When something does go wrong (which still can happen of course, and does!), there is a sophisticated layer of error handling, reporting and recovering to back you up. I like to think of it as safety first, with well rehearsed rapid responding emergency services (OTP). Uses pattern matching and other constructs to make coding more declarative, in order to make the intent clearer, and easier to understand. I could go on all day about the cool stuff, like the how sweet the pre-emptive scheduler is, how the processes work, the compiler, etc, but it will sound like a raving madman. Maybe you should just go and try it for yourself. Elixir Language Website

Conclusion

Elixir is not for every program and coder in the world. If you are writing a backend with a huge mutable state, or doing image processing, then it probably is not practical. Then again, if you’re doing that you’re probably using C++ anyways!

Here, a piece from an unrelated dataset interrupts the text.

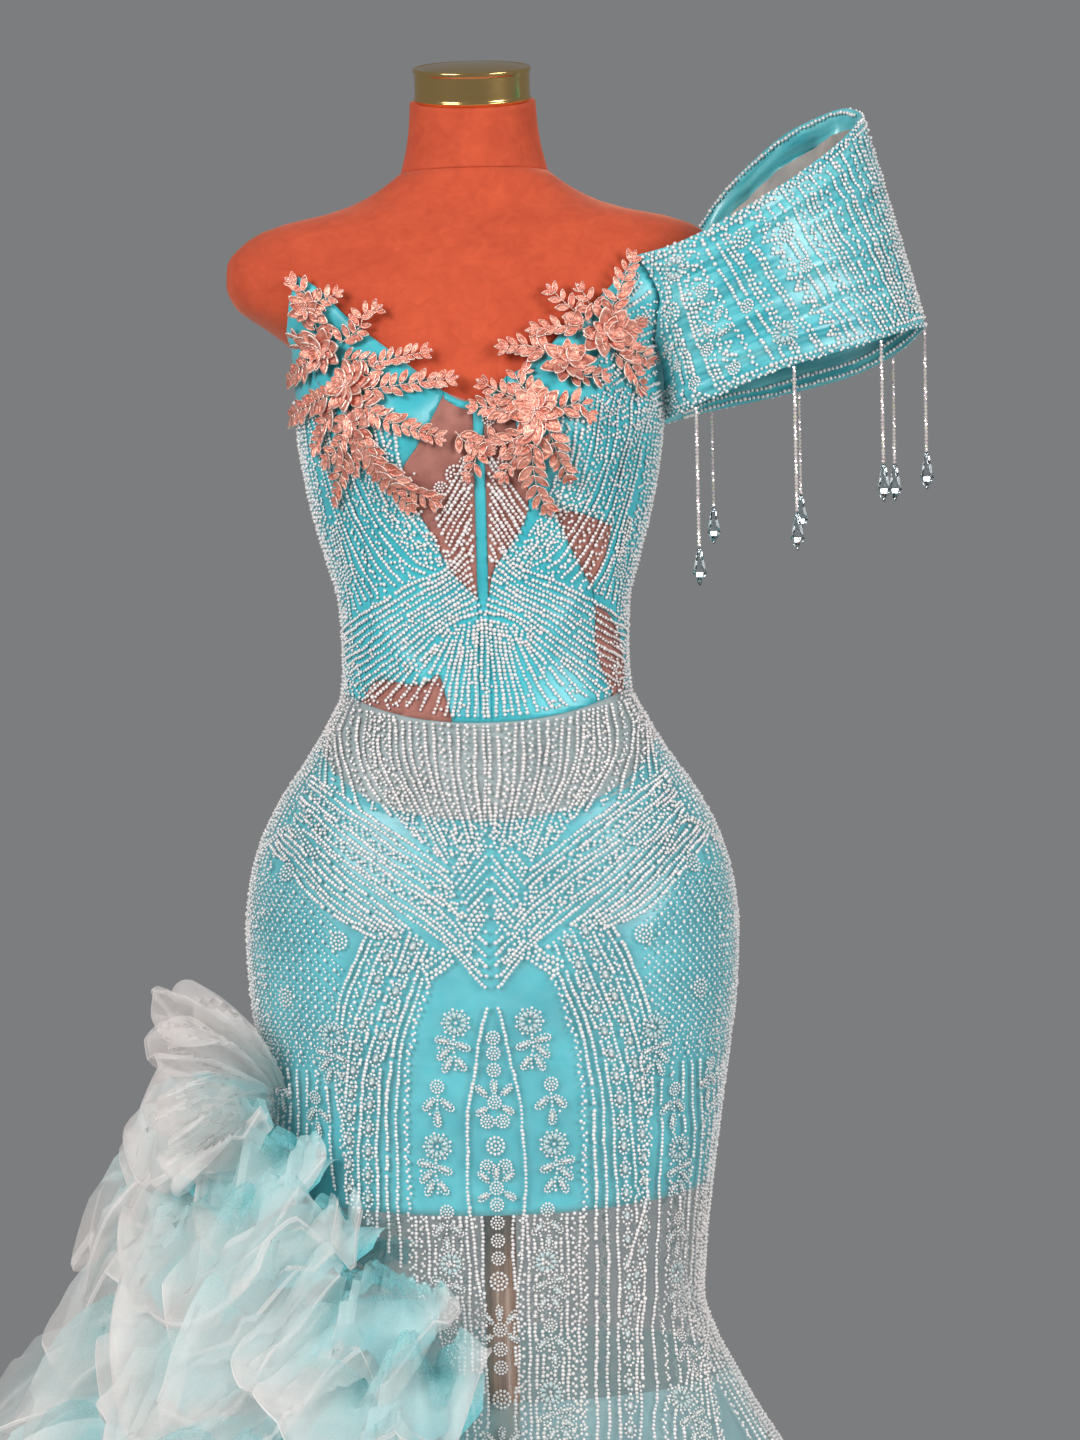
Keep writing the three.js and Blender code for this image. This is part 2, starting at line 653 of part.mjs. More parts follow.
// The tulle leaves the waist seam level with the bodice and clears the satin below it.
function tulleOffset(turn, z) {
  return mix(SATIN_OFFSET, TULLE_OFFSET, smooth(clamp((waistSeam(turn) - z) / 30, 0, 1)));
}
const GORES = [
  // name, fromTurn, toTurn
  ["front", -SIDE_SEAM, SIDE_SEAM],
  ["back_right", SIDE_SEAM, 180],
  ["back_left", 180, 360 - SIDE_SEAM],
];
for (const [name, fromTurn, toTurn] of GORES) {
  addMesh(`overskirt_${name}`,
    cutPanel(band(fromTurn, toTurn, kneeSeam, waistSeam), tulleOffset, TULLE_WALL, 2.8), beadedTulle);
  addMesh(`flare_${name}`,
    cutPanel(band(fromTurn, toTurn, hem, kneeSeam), TULLE_OFFSET, TULLE_WALL, 4), beadedTulle);
}
const petticoatTop = () => KNEE_SEAM - 6;
// The petticoat is caught to the knee seam and hangs inside the flare.
function petticoatOffset(turn, z) {
  const held = TULLE_OFFSET - TULLE_WALL - SEAM_GAP;
  return mix(held, PETTICOAT_OFFSET, smooth(clamp((KNEE_SEAM - 10 - z) / 120, 0, 1)));
}
const petticoatHem = () => HEM + 18;
addMesh("petticoat_front",
  cutPanel(band(-SIDE_SEAM, SIDE_SEAM, petticoatHem, petticoatTop), petticoatOffset, TULLE_WALL, 4),
  stiffTulle);
addMesh("petticoat_back",
  cutPanel(band(SIDE_SEAM, 360 - SIDE_SEAM, petticoatHem, petticoatTop), petticoatOffset, TULLE_WALL, 4),
  stiffTulle);

// ---------------------------------------------------------------- the off-shoulder sleeve
// The sleeve is a wide band that leaves the front of the bodice, turns back at its outer end and
// returns to the back. Its lower and upper edges pass through these stations.
const SLEEVE = [
  // station, xLow, yLow, zLow, xTop, yTop, zTop
  [0.00, 147, -10, 1313, 132, -66, 1438],
  [0.12, 174, -48, 1324, 160, -78, 1448],
  [0.28, 235, -60, 1348, 215, -76, 1476],
  [0.42, 300, -46, 1366, 265, -54, 1508],
  [0.50, 342, -18, 1379, 298, -24, 1536],
  [0.56, 357, 8, 1382, 309, 6, 1552],
  [0.63, 342, 32, 1367, 297, 32, 1560],
  [0.73, 300, 56, 1346, 262, 58, 1549],
  [0.84, 235, 80, 1331, 215, 88, 1514],
  [0.93, 180, 76, 1320, 168, 106, 1455],
  [1.00, 149, 12, 1311, 118, 78, 1356],
];
const SLEEVE_TURN = 0.56;        // station of the fold at the outer end
const SLEEVE_WALL = 2;
const SLEEVE_BULGE = 5;
const SLEEVE_LIFT = 0.8;         // room between the bodice and the seamed ends of the band
const ARM_CENTRE = new THREE.Vector3(250, 0, 1440);
const SLEEVE_EASE = 0.14;        // share of the band that bends from its seam into its own shape

// Where the sleeve is sewn to the bodice, from the lower to the upper edge.
const SEWN_FRONT = [
  // share, turn, z
  [0, 90, 1313], [0.25, 88, 1340], [0.45, 82, 1366], [0.7, 57, 1397], [1, 44, 1437],
];
const SEWN_BACK = [
  [0, 93, 1311], [0.3, 97, 1330], [0.6, 106, 1346], [1, 126, 1345],
];

function sewnPoint(table, share) {
  const turn = readTable(table, 1, share);
  const z = readTable(table, 2, share);
  return layerPoint(turn, z, SATIN_OFFSET + SATIN_WALL + SLEEVE_WALL + SLEEVE_LIFT);
}

// station runs round the band from front to back, share from the lower to the upper edge.
function bandPoint(station, share) {
  const low = [1, 2, 3].map((column) => readTable(SLEEVE, column, station));
  const top = [4, 5, 6].map((column) => readTable(SLEEVE, column, station));
  const point = new THREE.Vector3(...low).lerp(new THREE.Vector3(...top), share);
  const facing = Math.cos(Math.PI * clamp(station, 0, 1));
  point.y -= SLEEVE_BULGE * Math.sin(Math.PI * share) * facing;
  return point;
}

// Near both ends the band bends from its own shape into the seam that holds it.
function sleevePoint(station, share) {
  const point = bandPoint(station, share);
  const nearFront = clamp(1 - station / SLEEVE_EASE, 0, 1) ** 2;
  const nearBack = clamp(1 - (1 - station) / SLEEVE_EASE, 0, 1) ** 2;
  point.addScaledVector(sewnPoint(SEWN_FRONT, share).sub(bandPoint(0, share)), nearFront);
  return point.addScaledVector(sewnPoint(SEWN_BACK, share).sub(bandPoint(1, share)), nearBack);
}

function sleevePanel(fromStation, toStation, columns) {
  return gridWall(4, columns, (u, v) => sleevePoint(mix(fromStation, toStation, u), v), SLEEVE_WALL);
}
const HALF_GAP = 0.0016;         // share of the band's length
addMesh("sleeve_front", sleevePanel(0, SLEEVE_TURN - HALF_GAP, 12), satin);
addMesh("sleeve_back", sleevePanel(SLEEVE_TURN + HALF_GAP, 1, 12), satin);

// A mesh lining shows inside the back of the sleeve, below the satin facing.
const MESH_LINING = { from: 0.6, to: 0.86, low: 0.12, high: 0.6, inside: 1.5 };
addMesh("sleeve_mesh_lining", gridWall(2, 8, (u, v) => {
  const station = mix(MESH_LINING.from, MESH_LINING.to, u);
  const share = mix(MESH_LINING.low, MESH_LINING.high, v);
  const inwards = sleevePoint(station, share).sub(ARM_CENTRE).setZ(0).normalize();
  return sleevePoint(station, share).addScaledVector(inwards, -MESH_LINING.inside - SLEEVE_WALL);
}, MESH_WALL), nudeMesh);

// ---------------------------------------------------------------- bead strands and crystal drops
const STRAND_RADIUS = 1.6;
const STRAND_SIDES = 8;
const STRAND_STEP = 9;
const DROP = { length: 30, radius: 6, neck: 2, neckDepth: 4, widestAt: 21, sides: 8 };
const STRAND_TUCK = 0.45;        // share of its radius that a strand's end lies below the seam gap
const STRANDS = [
  // station on the lower edge, length
  [0.104, 110], [0.308, 114], [0.452, 97], [0.56, 98], [0.655, 86], [0.8, 83], [0.915, 77],
];

function strand(top, length) {
  const bottom = top.clone().setZ(top.z - length);
  const rim = [];
  for (let i = 0; i < STRAND_SIDES; i += 1) {
    const angle = i * 2 * Math.PI / STRAND_SIDES;
    rim.push(new THREE.Vector2(STRAND_RADIUS * Math.cos(angle), STRAND_RADIUS * Math.sin(angle)));
  }
  return new THREE.ExtrudeGeometry(new THREE.Shape(rim), {
    steps: Math.round(length / STRAND_STEP),
    bevelEnabled: false,
    extrudePath: new THREE.LineCurve3(top, bottom),
  });
}

function drop(top) {
  const { length, radius, neck, neckDepth, widestAt, sides } = DROP;
  const profile = [[0, -length], [radius, -widestAt], [neck, -neckDepth], [neck, -0.6], [0, 0]];
  const geometry = turned(profile, sides);
  return geometry.translate(top.x, top.y, top.z);
}

STRANDS.forEach(([station, length], i) => {
  const edge = sleevePoint(station, 0);
  const ahead = sleevePoint(station + 0.004, 0).sub(edge);
  const intoWall = new THREE.Vector3(-ahead.y, ahead.x, 0).normalize();
  const top = edge.addScaledVector(intoWall, SLEEVE_WALL / 2);
  top.z -= SEAM_GAP + STRAND_RADIUS * STRAND_TUCK;
  addMesh(`bead_strand_${i + 1}`, strand(top, length), beads);
  addMesh(`crystal_drop_${i + 1}`, drop(top.clone().setZ(top.z - length - SEAM_GAP)), crystal);
});

// ---------------------------------------------------------------- embroidered flower sprays
const SPRAYS = {
  spray_left: [[-132, 1424], [-138, 1398], [-132, 1372], [-136, 1346], [-133, 1316], [-118, 1300],
    [-110, 1262], [-96, 1282], [-84, 1264], [-66, 1290], [-42, 1258], [-36, 1286], [-24.5, 1294],
    [-28, 1312], [-24.5, 1340], [-46, 1364], [-58, 1370], [-78, 1400], [-96, 1392], [-112, 1410]],
  spray_right: [[116, 1440], [98, 1424], [76, 1420], [58, 1416], [52, 1396], [38, 1386], [24, 1370],
    [32, 1350], [22, 1332], [30, 1306], [22, 1286], [38, 1272], [48, 1252], [58, 1274], [72, 1284],
    [80, 1306], [96, 1322], [120, 1340], [124, 1366], [130, 1392], [124, 1420]],
  spray_bridge: [[-23.5, 1310], [-12, 1296], [0, 1282], [11, 1292], [21.5, 1300], [21, 1314], [10, 1306],
    [0, 1304], [-12, 1310]],
};
for (const [name, outline] of Object.entries(SPRAYS)) {
  addMesh(name, cutPanel(onFigure(outline), APPLIQUE_OFFSET, APPLIQUE_WALL), roseThread);
}

// ---------------------------------------------------------------- the tulle cascade
// Each tier is a gathered strip sewn round the left side of the skirt, its hem standing away.
const TIERS = [
  // sewnHeight, frontTurn, backTurn, reach, drop
  [742, -42, -138, 122, 58],
  [690, -27, -148, 168, 84],
  [634, -13, -157, 192, 86],
  [576, -3, -165, 238, 92],
  [514, 3, -171, 288, 98],
  [440, 5, -176, 316, 104],
  [358, 5, -176, 310, 104],
  [276, 5, -176, 306, 104],
  [196, 5, -176, 300, 104],
  [118, 5, -176, 292, 84],
];
const TIER_WALL = 1.4;
const TIER_RISE = 16;
const WAVES = { count: 9, height: 20 };
const TIER_SEAT = TULLE_OFFSET + TULLE_WALL + 0.95;  // just clear of the facets of the skirt
const FLARE_SEAT = TIER_SEAT + 0.45;  // the folds of the flare need a little more room

function tierPoint(tier, turn, v) {
  const [height, frontTurn, backTurn, reach, drop] = tier;
  const along = clamp((turn - frontTurn) / (backTurn - frontTurn), 0, 1);
  const spread = 0.22 + 0.78 * Math.sin(Math.PI * along) ** 0.8;
  const outwards = new THREE.Vector3(Math.sin(radians(turn)), -Math.cos(radians(turn)), 0);
  const wave = Math.sin(radians(turn) * WAVES.count) * WAVES.height * v * spread;
  const point = layerPoint(turn, height, height > KNEE_SEAM ? TIER_SEAT : FLARE_SEAT);
  point.addScaledVector(outwards, reach * spread * v);
  point.z += (TIER_RISE * Math.sin(Math.PI * v) - drop * v * v) * spread + wave;
  return point;
}

// The tier's columns fall on the facet columns of the skirt and half way between them.
function tierTurns([, frontTurn, backTurn]) {
  const step = COLUMN_STEP / 2;
  const turns = [backTurn];
  for (let turn = Math.ceil((backTurn + 2) / step) * step; turn < frontTurn - 2; turn += step) {
    turns.push(turn);
  }
  return turns.concat([frontTurn]);
}

TIERS.forEach((tier, i) => {
  const turns = tierTurns(tier);
  const columns = turns.length - 1;
  const turnAlong = (u) => {
    const column = Math.min(Math.floor(u * columns + 1e-9), columns - 1);
    return mix(turns[column], turns[column + 1], u * columns - column);
  };
  const pointAt = (u, v) => tierPoint(tier, turnAlong(u), 1 - v);
  addMesh(`ruffle_${i + 2}`, gridWall(2, columns, pointAt, TIER_WALL), stiffTulle);
});

// The top loop of the cascade stands up from the hip like an open fan.
const PUFF = { turn: -66, height: 782, reach: 128, rise: 84, wide: 74 };
function puffPoint(u, v) {
  const angle = radians(mix(-28, 112, u));
  const side = Math.cos(angle * 1.3);
  const root = layerPoint(PUFF.turn - 5 * side, PUFF.height + 14 * Math.sin(angle), FLARE_SEAT);
  const outwards = new THREE.Vector3(Math.sin(radians(PUFF.turn)), -Math.cos(radians(PUFF.turn)), 0);
  const sideways = new THREE.Vector3(-outwards.y, outwards.x, 0);
  const length = v * (1 + 0.12 * Math.sin(angle * 6));
  root.addScaledVector(outwards, PUFF.reach * length * Math.cos(angle * 0.6));
  root.addScaledVector(sideways, PUFF.wide * length * side);
  root.z += PUFF.rise * length * Math.sin(angle);
  return root;
}
addMesh("ruffle_1", gridWall(3, 14, (u, v) => puffPoint(u, v), TIER_WALL), stiffTulle);

const gown = new THREE.Group();
meshes.forEach((mesh) => gown.add(mesh));
export default gown;
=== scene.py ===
"""A beaded mermaid prom gown on a limbless dress form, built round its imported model.

Metres, +Z up, front -Y. Tables of points that are in millimetres say so.
"""
import math

import bmesh
import bpy
import numpy as np
from mathutils import Matrix, Vector
from mathutils.kdtree import KDTree


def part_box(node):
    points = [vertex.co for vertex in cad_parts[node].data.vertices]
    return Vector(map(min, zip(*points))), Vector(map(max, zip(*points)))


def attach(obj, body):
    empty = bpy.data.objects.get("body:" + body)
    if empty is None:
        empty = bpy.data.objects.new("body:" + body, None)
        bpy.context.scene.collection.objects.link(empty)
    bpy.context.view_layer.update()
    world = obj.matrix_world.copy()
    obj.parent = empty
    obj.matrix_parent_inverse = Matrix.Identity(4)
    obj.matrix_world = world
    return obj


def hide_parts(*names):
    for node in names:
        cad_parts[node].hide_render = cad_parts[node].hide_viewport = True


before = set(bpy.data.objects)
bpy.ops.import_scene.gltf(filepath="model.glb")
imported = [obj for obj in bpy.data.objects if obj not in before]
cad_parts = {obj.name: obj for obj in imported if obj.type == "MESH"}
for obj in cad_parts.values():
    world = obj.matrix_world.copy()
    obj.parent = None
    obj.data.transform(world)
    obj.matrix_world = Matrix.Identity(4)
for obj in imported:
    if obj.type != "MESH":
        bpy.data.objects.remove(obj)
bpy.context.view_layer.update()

# ---------------------------------------------------------------- camera, floor and light
# The camera stands three metres in front of the gown, a little above its waist, tipped slightly
# over as the dress form leans. Two soft boxes in front and one behind light a plain pale floor.
VIEW_POINT = Vector((0.042, 0, 1.076))
VIEW_DISTANCE = 3.0
VIEW_HEIGHT = 1.152                     # what the frame shows at the gown, from bottom to top
LOOKING_DOWN = math.radians(2.6)
LEAN = math.radians(1.36)
SENSOR = 36
FLOOR_RADIUS, FLOOR_GAP = 1.6, 0.0006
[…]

But you’d be surprised how easy it is to write simple, safe and reliable code in Elixir if you gave it have a chance - If nothing else, it will make you a better programmer, and at best it will make you seem like the super-hero programmer cranking out functional concurrent scalable networked internet applications! Elixir is actually an easy language to learn, but as counter-intuitive as it sounds: you must understand why Elixir is different or you might give up in frustration trying to make a “for-loop”.

And for all of you doubters. Yes, I have been using Elixir & Phoenix full time for over a year, and it is practical and does work great in production. In fact it’s been the most stable, fun and capable production environment that I have ever used.

Thanks to Joe Armstrong, José Valim, Chis McCord, and everyone who has contributed to Elixir/Erlang. There is an incredible level of thought-maturity and leadership that is hard to imagine from such a fresh undertaking.